Fuori dalla Hammer quel che rimane è la pauraFosco e torbido melodramma che si illumina di riverberi malati e sordidi, con un Peter Finch in preda all'alienazione, alla solitudine e alla follia (che degenera, di botto, nell'imprevedibile finale violento, dove imbraccia il fucile).
E la solitudine e le squallide esistenze umane (dalla ragazzina scappata di casa, incinta, sboccata, menefreghista, indisponente, mentalmente instabile, alla vicina di casa vogliosa, appelata da Finch come "cagna in calore", fino al vecchio ambulante in riva al mare, che si aggira come un fantasma, e che sà riconoscere l'acre odore della carne umana che brucia per via del suo internamento ad Auschwitz , che sarà determinante per l'agghiacciante segreto che custodisce Finch) sono il perno focale di questo sgradevole melò sputato dall'inferno.

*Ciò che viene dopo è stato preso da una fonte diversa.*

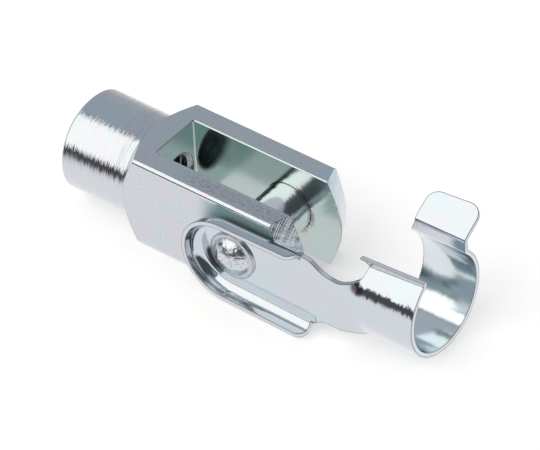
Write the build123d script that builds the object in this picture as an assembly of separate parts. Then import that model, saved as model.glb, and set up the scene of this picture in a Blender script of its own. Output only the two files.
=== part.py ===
from build123d import *
from math import acos, asin, atan2, cos, degrees, hypot, radians, sin, tan
import os

# Clevis rod end, size 4 x 8: a fork head turned and slotted from square bar, a clevis pin, and the
# sprung clip that is riveted to the pin and snaps round the shank to keep the pin in.
# +X runs from the pin to the open mouth, +Y along the pin, and the origin is the middle of the pin.

# Fork head
square = 8.0                 # the bar, across its flats
bar_corner = 0.38            # radius of the bar's four long corners
slot_width = 4.4
slot_corner = 0.15           # radius the cutter leaves at the slot's floor
edge_break = 0.08            # chamfer round the slot where it opens above and below
pin_to_slot_floor = 8.65
floor_thickness = 2.0        # solid wall between the slot and the shank
shank_length = 6.0
shank_diameter = 7.94
shank_chamfer = 0.25
shoulder_slope = 37          # degrees that the turned shoulder leans from square to the axis
pin_to_mouth = 4.85
mouth_slope = 28             # degrees that the turned mouth end leans from square to the axis
thread_diameter = 4.0        # the tapped hole, right through to the slot
thread_lead_in = 0.3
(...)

Si inizia subito con una Shelley Winters volgarissima e sfatta (che sembra ancora stia sui set di Curtis Harrington), che sputa addosso a Finch (il marito succube) rabbia e alcool, rinfacciandole pure di essere impotente, si prosegue con Finch che vive un esistenza grigia e solitaria fino all'incontro con la diciasettenne gravida, che porterà non poco scompiglio alla sua vita monotona (proverbiale è un sinistro stradale e la coda che ne consegue).
E se la minorenne è più rozza e scurrile (nonchè insopportabile) di un camionista di Liverpool, l'esistenza di Finch comincia ad andare in pezzi (assenze sul lavoro e facendo di tutto per coprire, alla vista dei curiosi vicini ficcanaso, la presenza della ragazza in casa), ma una volta che il bebè nasce (la ragazza vorrebbe "scolare via" l'ingombrante nascituro) cominciano i guai.
Pervaso da un linguaggio cinico e crudo (almeno per l'apoca), questo nerissimo viaggio nel delirio e nella dissociazione comincia ad assumere i tratti di un horror (cosa davvero brucia, nel suo fornello situato nella serra, Finch novello Landrù? La sanità mentale di Finch che vacilla e confonde la scomparsa della ragazzina con quella della moglie avvenuta anni fa, il finale che sbrocca nella insania omicida totale), dove Finch si destreggia tra rompiscatole, un cadaverino di cui sbarazzarsi, e la polizia che bussa alla porta.
Grande regia di Alastair Reid, che parte teatraleggiando e finisce in zona
Psycho coi nervi a pezzi, anticipando l'occhio sbarrato di Marilyn Burns di
Non aprite quella porta con quello della Hayden appena sveglia e dando a Atom Egoyan l'imput per il bellissimo
Il viaggio di Felicia.
Il castello di sabbia che nasconde il terribile segreto di Finch, la ragazzina molesta che le rovina i vinili e fa casino in casa prima di partorire, una vicina impicciona zitella e con le smanie, un datore di lavoro che le stà addosso, una moglie scomparsa nel nulla, un vecchio ex deportato che tutto vede e tutto sa, un poliziotto ficcanaso, un bebè che continua ininterrottamente a piangere, quel fumo nero e quell'odore dolciastro che esce dal caminetto e la mente che và, comprensibilmente, in tilt.
Da antologia Finch, in evidente imbarazzo, che si reca in un negozio di articoli per neonato.
La stesse miserie umane che ritrarrà Bolognini per il suo
Gran bollito, in uno dei film british più sordidi (più che per il malsano contesto che nemmeno per le immagini) degli anni 70.
Piccola gemma nera da recuperare che nulla ha da invidiare agli psychodrammi coevi americani.